National Route 19 ( [QL19] or ) runs across Vietnam roughly in line with the 14th parallel north. The route includes two segments: National Route 19 begins at Qui Nhơn and ends just short of the Vietnam-Cambodia border, while National Route 19B begins on the Qui Nhơn peninsula and joins Route 1 east of Phu Cat Airport.

Route description
National Route 19 runs through the following towns and cities:
northwest of Qui Nhơn where it connects with Route 1
An Khê District
Pleiku, where it connects to Route 17 
southwest of Pleiku, where it connects to Route 14C

History
Route Coloniale 19 or RC19 was constructed by the French in the early 20th century and was the main road connecting the Central Highlands with the coastal region of Vietnam.
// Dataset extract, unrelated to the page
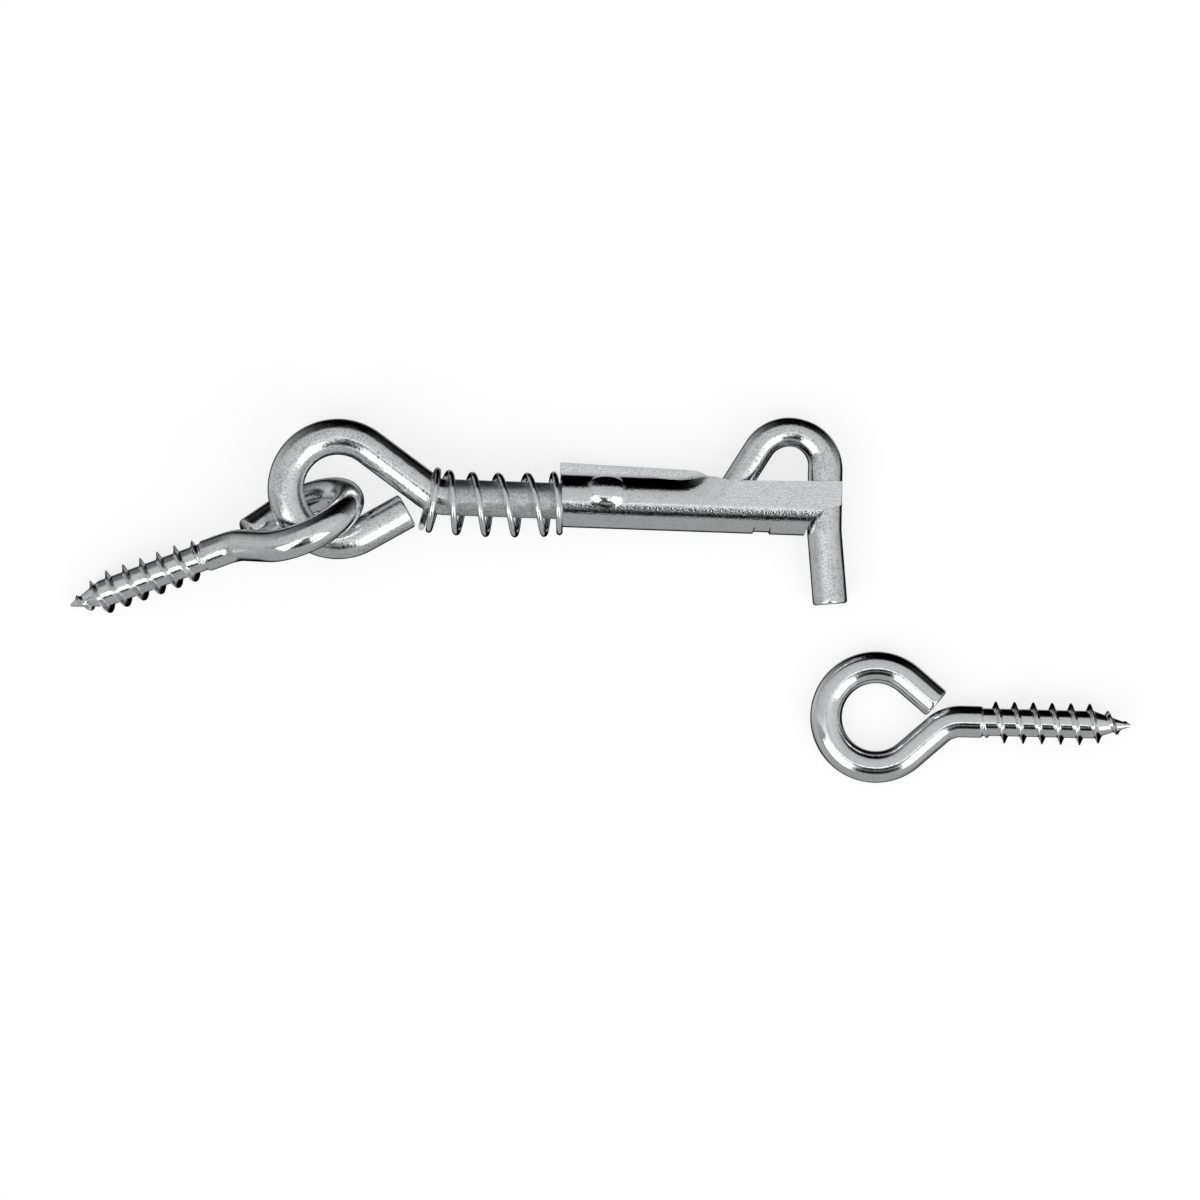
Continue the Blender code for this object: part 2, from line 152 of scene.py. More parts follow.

The Battle of Mang Yang Pass took place along RC19 between An Khê and Pleiku from 24–30 June 1954.

In the early 1960s as the Vietnam War began to increase in intensity, the Army of the Republic of Vietnam (ARVN) and US Special Forces began to build a chain of bases in the Central Highlands to interdict the flow of men and material from North Vietnam. In August 1965 the 1st Cavalry Division established Camp Radcliff at An Khê. Route 19 became a vital supply artery to these bases and the Vietcong and North Vietnamese Army (NVA) conducted frequent ambushes along the road.

As part of the Battle of Ban Me Thuot in March 1975, the NVA blocked Route 19 preventing the movement of ARVN reinforcements towards Pleiku and preventing its use in the subsequent evacuation of the Central Highlands.